Morir, maestro, no es el simple hecho biológico de dejar de respirar y consiguientemente tras ser declarado muerto, ocupar una fosa, lujosa o suntuaria, en un cementerio tradicional o norteamericanizado. No, la cuestión es mucho más compleja y da como resultado que muchas personas consideradas biológicamente vivas, porque todos sus signos vitales funcionan cabalmente, históricamente están muertas. Por ejemplo, quienes mataron nuestro signo monetario, justamente cuando el país recibió sus mayores ingresos, éstas son personas muertas, aunque hagan vida política. También están muertas quienes se empeñan en seguir devaluando nuestra moneda, a pesar del chorro de dólares que está ingresando en las arcas públicas debido a la coyuntura política del Medio Oriente y quienes sin remordimiento de conciencia, porque no la tienen, están subastando a Venezuela al mejor postor y llenando de miseria a más del 80% de la población para pagar una deuda externa asumida por la corrupción.
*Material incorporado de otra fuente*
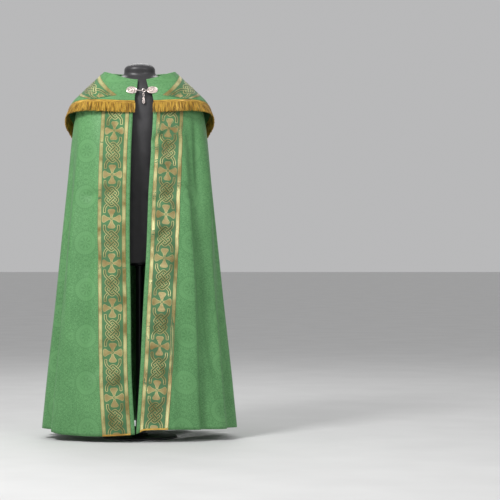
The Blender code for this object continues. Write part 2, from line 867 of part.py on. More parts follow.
def strand(shape, root, down):
    """A three-sided strand of the tassel that widens away from its middle as it hangs."""
    first, second, middle = root
    fall = down * TASSEL_SKIRT
    tips = [shape.verts.new(middle.co + (v.co - middle.co) * TASSEL_FLARE + fall) for v in root[:2]]
    between = (first.co + second.co) / 2 - middle.co
    tips.append(shape.verts.new(middle.co + between * 0.75 + fall))
    shape.faces.new((first, second, tips[1], tips[0]))
    shape.faces.new((second, middle, tips[2], tips[1]))
    shape.faces.new((middle, first, tips[0], tips[2]))
    shape.faces.new(tips)


def clasp_seat(x):
    """The point and the outward normal of the hood's outer face where a rosette is sewn on."""
    phi = 0.0
    for _ in range(20):
        level = hood_level(phi, CLASP_Z)
        point = lifted(hood_point, phi, level, HOOD_CLOTH)
        phi = math.degrees(math.asin(max(-0.9, min(0.9, x / math.hypot(point.x, point.y)))))
    return point, facing(hood_point, phi, level)


def rosette_height(share, turn):
    """The relief of a rosette: a raised rim, petals and a boss, at a share of its radius."""
    petal = 0.5 + 0.5 * math.cos(ROSETTE_PETALS * turn)
    if share > 0.86:
        return 0.80
    if share > 0.70:
        return 0.42
    if share > 0.38:
        return 0.45 + 0.40 * petal
    if share > 0.20:
        return 0.50
    return 1.0


def rosette(name, x):
    """An oval cast rosette with petals in relief, sewn flat on the hood."""
    seat, normal = clasp_seat(x)
    right = Vector((0, 0, 1)).cross(normal).normalized()
    up = normal.cross(right)
    shares = (0.14, 0.28, 0.52, 0.76, 0.88, 1.0)
    sides = 24
    base = seat + normal * ROSETTE_STAND
    shape = bmesh.new()

    def place(share, turn, height):
        across = right * (share * math.cos(turn) * ROSETTE_WIDTH / 2)
        rise = up * (share * math.sin(turn) * ROSETTE_HEIGHT / 2)
        return shape.verts.new(base + across + rise + normal * height)

    rings = []
    for share in shares:
        turns = [2 * math.pi * k / sides for k in range(sides)]
        rings.append([place(share, t, ROSETTE_THICK * rosette_height(share, t)) for t in turns])
    under = [place(1.0, 2 * math.pi * k / sides, 0.0) for k in range(sides)]
    rings.append(under)
    for a, b in zip(rings, rings[1:]):
        for k in range(sides):
            m = (k + 1) % sides
            shape.faces.new((a[k], a[m], b[m], b[k]))
    shape.faces.new(rings[0])
    shape.faces.new(list(reversed(under)))
    return finished(shape, name, SILVER), base + normal * ROSETTE_THICK * 0.4


def wire(name, points, radius, closed=False):
    """A round wire through points, as a mesh with closed ends."""
    curve = bpy.data.curves.new(name, "CURVE")
    curve.dimensions = "3D"
    curve.bevel_depth = radius
    curve.bevel_resolution = 1
    curve.use_fill_caps = True
    spline = curve.splines.new("POLY")
    spline.points.add(len(points) - 1)
    for knot, point in zip(spline.points, points):
        knot.co = (*point, 1)
    spline.use_cyclic_u = closed
    holder = bpy.data.objects.new(name + " path", curve)
    bpy.context.scene.collection.objects.link(holder)
    bpy.context.view_layer.update()
    graph = bpy.context.evaluated_depsgraph_get()
    mesh = bpy.data.meshes.new_from_object(holder.evaluated_get(graph))
    mesh.name = name
    bpy.data.objects.remove(holder)
    shape = bmesh.new()
    shape.from_mesh(mesh)
    bmesh.ops.remove_doubles(shape, verts=shape.verts, dist=1e-6)
    bmesh.ops.recalc_face_normals(shape, faces=shape.faces)
    shape.to_mesh(mesh)
    shape.free()
    mesh.materials.clear()
    mesh.materials.append(material(SILVER))
    mesh.shade_smooth()
    obj = bpy.data.objects.new(name, mesh)
    bpy.context.scene.collection.objects.link(obj)
    return obj


def eye_centre():
    """The middle of the eye's ring, level with the rosettes and between them."""
    left, _ = clasp_seat(ROSETTE_LEFT_X)
    right, _ = clasp_seat(ROSETTE_RIGHT_X)
    return Vector((EYE_X, min(left.y, right.y) - 0.003, CLASP_Z))


def ring_points(centre, first, second, count):
    """Points of an oval: first and second are its half axes."""
    made = []
    for k in range(count):
        turn = 2 * math.pi * k / count
        made.append(centre + first * math.cos(turn) + second * math.sin(turn))
    return made


def clasp():
    """The hook half and the eye half of the clasp, fastened."""
    eye = eye_centre()
    hook_plate, root = rosette("clasp_hook", ROSETTE_LEFT_X)
    bend = eye + Vector((-EYE_RADIUS, 0, 0))
    clear = 0.0032
    reach = 0.0042
    path = [
        root,
        root.lerp(bend, 0.55) + Vector((0, -0.0015, 0)),
        bend + Vector((-0.004, -clear, 0)),
        bend + Vector((0.0, -clear, 0)),
    ]
    for k in range(1, 6):
        turn = math.pi * k / 6
        path.append(bend + Vector((reach * math.sin(turn), -clear * math.cos(turn), 0)))
    path += [bend + Vector((0.0, clear, 0)), bend + Vector((-0.004, clear, 0))]
    combine(hook_plate, wire("hook wire", path, WIRE), "UNION")
    eye_plate, root = rosette("clasp_eye", ROSETTE_RIGHT_X)
    across, rise = Vector((EYE_RADIUS, 0, 0)), Vector((0, 0, EYE_RADIUS))
    ring = wire("eye ring", ring_points(eye, across, rise, 20), WIRE, closed=True)
    rim = eye + Vector((EYE_RADIUS, 0, 0))
    arm = wire("eye arm", [root, root.lerp(rim, 0.6) + Vector((0, -0.001, 0)), rim], WIRE * 1.1)
    combine(arm, ring, "UNION")
    combine(eye_plate, arm, "UNION")


def drop():
    """The chain and drop that hang from the eye: links turned a quarter each, then a flat drop."""
    eye = eye_centre()
    carrier_top = eye.z - EYE_RADIUS + WIRE
    for i in range(LINKS):
        top = carrier_top + LINK_PLAY + LINK_WIRE
        centre = Vector((eye.x, eye.y, top - LINK_LENGTH / 2 + LINK_WIRE))
        half_long = Vector((0, 0, LINK_LENGTH / 2 - LINK_WIRE))
        wide = LINK_WIDTH / 2 - LINK_WIRE
        half_wide = Vector((0, wide, 0)) if i % 2 == 0 else Vector((wide, 0, 0))
        points = ring_points(centre, half_wide, half_long, 16)
        wire(f"drop_link_{i + 1}", points, LINK_WIRE, closed=True)
        carrier_top = centre.z - half_long.z + LINK_WIRE
    loop = 0.0030
    top = carrier_top + LINK_PLAY + LINK_WIRE
    centre = Vector((eye.x, eye.y, top - loop))
    points = ring_points(centre, Vector((loop, 0, 0)), Vector((0, 0, loop)), 14)
    ring = wire("drop_pendant", points, LINK_WIRE, closed=True)
    low = centre.z - loop
    outline = pointed_oval(DROP_WIDTH, DROP_LENGTH, low - DROP_LENGTH / 2 + LINK_WIRE, 7)
    outline = [(x + eye.x, z) for x, z in outline]
    plate = prism("drop plate", outline, eye.y - 0.0012, eye.y + 0.0012)
    combine(ring, plate, "UNION")


def dress_form():
    """The torso with its neck cap, closed below, on a post and a round base."""
    rings = []
    shape = bmesh.new()
    for section in FORM_SECTIONS:
        ring = []
        for k in range(FORM_SIDES):
            phi = 360 * k / FORM_SIDES
            reach = radius_at(
                phi, section.half_width, section.front_depth, section.back_depth, FORM_ROUNDNESS
            )
            angle = math.radians(phi)
            spot = (reach * math.sin(angle), -reach * math.cos(angle), section.z)
            ring.append(shape.verts.new(spot))
        rings.append(ring)
    for a, b in zip(rings, rings[1:]):
        for k in range(FORM_SIDES):
            m = (k + 1) % FORM_SIDES
            shape.faces.new((a[k], a[m], b[m], b[k]))
    shape.faces.new(list(reversed(rings[0])))
    shape.faces.new(rings[-1])
    finished(shape, "form_torso", FORM_BLACK)
    torso_foot = FORM_SECTIONS[-1].z
    turned("form_base", base_profile(), 40, STEEL_BLACK)
    turned("form_post", post_profile(torso_foot), 18, STEEL_BLACK)


def base_profile():
    """Half of the base's outline as (radius, height), from the middle of its underside outwards and up."""
    return [
        (BASE_RADIUS - 0.002, 0.0),
        (BASE_RADIUS, 0.002),
        (BASE_RADIUS, BASE_THICK - 0.003),
        (BASE_RADIUS - 0.004, BASE_THICK),
        (HUB_RADIUS + 0.006, BASE_THICK + 0.003),
        (HUB_RADIUS, BASE_THICK + 0.009),
        (HUB_RADIUS - 0.002, HUB_HEIGHT),
    ]


def post_profile(torso_foot):
    """Half of the post's outline: it stands on the hub and ends in a flange under the torso."""
    top = torso_foot - GAP
    return [
        (POST_RADIUS, HUB_HEIGHT + GAP),
        (POST_RADIUS, top - 0.012),
        (POST_RADIUS + 0.024, top - 0.006),
        (POST_RADIUS + 0.024, top),
    ]


def turned(name, profile, sides, finish):
    """A round solid turned about the Z axis from a profile that runs upwards."""
    shape = bmesh.new()
    rings = []
    for radius, z in profile:
        turns = [2 * math.pi * k / sides for k in range(sides)]
        rings.append([shape.verts.new((radius * math.cos(t), radius * math.sin(t), z)) for t in turns])
    for a, b in zip(rings, rings[1:]):
        for k in range(sides):
            m = (k + 1) % sides
            shape.faces.new((a[k], a[m], b[m], b[k]))
    shape.faces.new(list(reversed(rings[0])))
    shape.faces.new(rings[-1])
    return finished(shape, name, finish)


def main():
    """Build every piece of the cope and of its stand."""
    clear_scene()
    dress_form()
    cope_panels()
    hood()
    fringe("left")
    fringe("right")
    tassel()
    clasp()
    drop()


main()
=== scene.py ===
"""Looks of a liturgical cope on a limbless dress form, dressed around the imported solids.

Metres, +Z up, the open front towards -Y. A place on the cloth is (phi, level): phi is the angle round the
wearer in degrees, 0 at the front and 90 at the viewer's right, and level counts the sections from the neck.
"""

import logging
import math
from dataclasses import dataclass, field
from enum import Enum
from typing import Callable, NamedTuple, Sequence

import bmesh
import bpy
import numpy as np
from mathutils import Matrix, Vector

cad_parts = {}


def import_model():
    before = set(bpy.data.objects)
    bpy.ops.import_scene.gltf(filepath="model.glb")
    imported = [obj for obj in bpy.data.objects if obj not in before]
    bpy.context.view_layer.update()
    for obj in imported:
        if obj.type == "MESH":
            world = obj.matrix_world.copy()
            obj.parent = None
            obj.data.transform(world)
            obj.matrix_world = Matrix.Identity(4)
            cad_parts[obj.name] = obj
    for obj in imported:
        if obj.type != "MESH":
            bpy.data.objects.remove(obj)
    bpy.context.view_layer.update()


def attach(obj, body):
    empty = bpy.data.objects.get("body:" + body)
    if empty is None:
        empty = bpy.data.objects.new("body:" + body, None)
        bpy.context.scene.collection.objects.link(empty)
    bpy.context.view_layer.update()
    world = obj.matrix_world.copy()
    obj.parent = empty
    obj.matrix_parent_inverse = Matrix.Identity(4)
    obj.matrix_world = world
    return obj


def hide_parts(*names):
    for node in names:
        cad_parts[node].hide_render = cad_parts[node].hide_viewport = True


LOG = logging.getLogger("cope")
Array = np.ndarray
Surface = Callable[[Array, Array], Array]
Node = bpy.types.ShaderNode
Material = bpy.types.Material
Thing = bpy.types.Object
Socket = bpy.types.NodeSocket
BODY = "cope"
DROP = "drop"

GAP = 0.0003
CLOTH = 0.0016
GALLOON = 0.0012
HOOD_CLOTH = 0.0020
APPLIQUE = 0.0010
MARGIN = 0.016
BAND_WIDTH = 0.116
SEAM_ANGLE = 96.0
HOOD_BAND_WIDTH = 0.115
MEDALLION_HEIGHT = 0.242
MEDALLION_WIDTH = 0.192
MEDALLION_Z = 1.311
ARM_ROOT_Z = 1.277
ARM_START = 0.067
STEM_CROSS = 0.153
THREAD_SUNK = 0.00008
SPRAYS_SUNK = 0.0001
HALF_BEAM = 0.0388
ROUNDNESS = 2.25
DIP_AT_NECK = 1.50
DIP_BELOW = 0.62
DIP_LEVEL = 2.0


class Side(Enum):
    """Which half of the cope a piece is on, as the viewer of its front sees it."""

    LEFT = "left"
    RIGHT = "right"

    @property
    def way(self) -> int:
        """1 towards +X, -1 towards -X."""
        return 1 if self is Side.RIGHT else -1


class Section(NamedTuple):
    """A level of the cope: its heights and half axes."""

    z_front: float
    z_side: float
    z_back: float
    half_width: float
    front_depth: float
    back_depth: float


SECTIONS = [
    Section(*row)
    for row in (
        (1.470, 1.507, 1.502, 0.143, 0.088, 0.080), (1.430, 1.470, 1.464, 0.177, 0.107, 0.112),
        (1.368, 1.421, 1.408, 0.217, 0.132, 0.147), (1.290, 1.350, 1.320, 0.258, 0.158, 0.176),
        (1.190, 1.235, 1.200, 0.278, 0.178, 0.199), (1.020, 1.040, 1.025, 0.298, 0.194, 0.230),
        (0.800, 0.800, 0.800, 0.323, 0.208, 0.272), (0.550, 0.550, 0.550, 0.348, 0.219, 0.312),
        (0.290, 0.290, 0.290, 0.377, 0.229, 0.354), (0.034, 0.034, 0.036, 0.403, 0.238, 0.392),
    )
]
HEM_LEVEL = len(SECTIONS) - 1


class Sway(NamedTuple):
    """How much higher than its level the hem hangs at an angle."""

    phi: float
    rise: float


HEM_SWAY = [
    Sway(*row)
    for row in (
        (-180, 0.000), (-140, 0.000), (-96, 0.009), (-78, 0.006), (-62, -0.008), (-35, -0.009),
        (-4, 0.000), (4, 0.016), (30, 0.018), (60, 0.014), (96, 0.011), (140, 0.000), (180, 0.000),
    )
]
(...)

Maestro: Sé perfectamente que no tengo merecimiento alguno para sentirme discípulo suyo, puesto que no tengo el talento ni la brillantez que  usted tuvo para expresar sus sentimientos por medio de la palabra escrita y crear así una escuela que todavía subsiste, porque como le señalé antes la muerte no mata nada, excepto la materia, y por ello su presencia espiritual está allí permanentemente en esas aulas creadas sin proponérselo. Tampoco tengo, maestro, esa voluntad suya para someter exitosamente a todas las dificultades que se le presentaron en su camino, no precisamente lleno de rosas, sino de zarzas que usted inteligentemente evadió para no pincharse, puesto que proclamó que “No hay caminos sin calamidades” y dijo también: “Si la luz rompe la oscuridad, ¿qué esperas entonces, para usar el gratuito resplandor de los luceros?”.

Su sabiduría, maestro, IP llevó al convencimiento de que “lo bueno de sus noches tormentosas era que lucían mejor sus relámpagos azules”, y cuando quiso desposarse con la brisa habló con su padre, el ventarrón. “Usted, maestro, con la dulzura de su palabra escrita, fletó “nubes y alfombras mágicas pan hacer turismo en las estrellas más azules”, entendió que “la renuncia es el viaje de regreso del sueño”, que “...lo bueno de las lágrimas es que despejan de la sociedad el futuro y por lo tanto debe ser objeto de un tratamiento excepcional, desde el punto de vista social, económico y jurídico”; que “en los tableros de la vida cada ganancia se debe a una pérdida”, que “tenemos que renunciar a la noche para ganar el alba que “...las caídas enseñan y no hay éxito mayor que el de levantarse después de ellas”, que había que “mirar de frente a los relámpagos”, que no había que hundirse en “un mar de agonías”, ni ver “abismos inexistentes y que era agradable cabalgar sobre los mansos lomos de arco iris imposibles”.

Yo, maestro, al contrario de usted, me amilano ante cualquier calamidad, especialmente ante esa horrible depresión que me consume y que me hace muchas veces invocar la muerte como salida rápida para mis sufrimientos, infinitamente menores que los que usted padeció.

Precisamente sobre ese horrible padecimiento usted dijo: “La depresión es un estado de ánimo que nos aleja de la vida y nos acerca a la muerte. Es a fuerza del verdadero valor, como podemos vencerla y continuar en este mundo”.

Dame, maestro, ese valor del cual carezco para vencer ese mal que está minando mi vida y volver a sentirme un ser normal.

 

(Rodulfo González. Diario Caribazo, 7-12-96).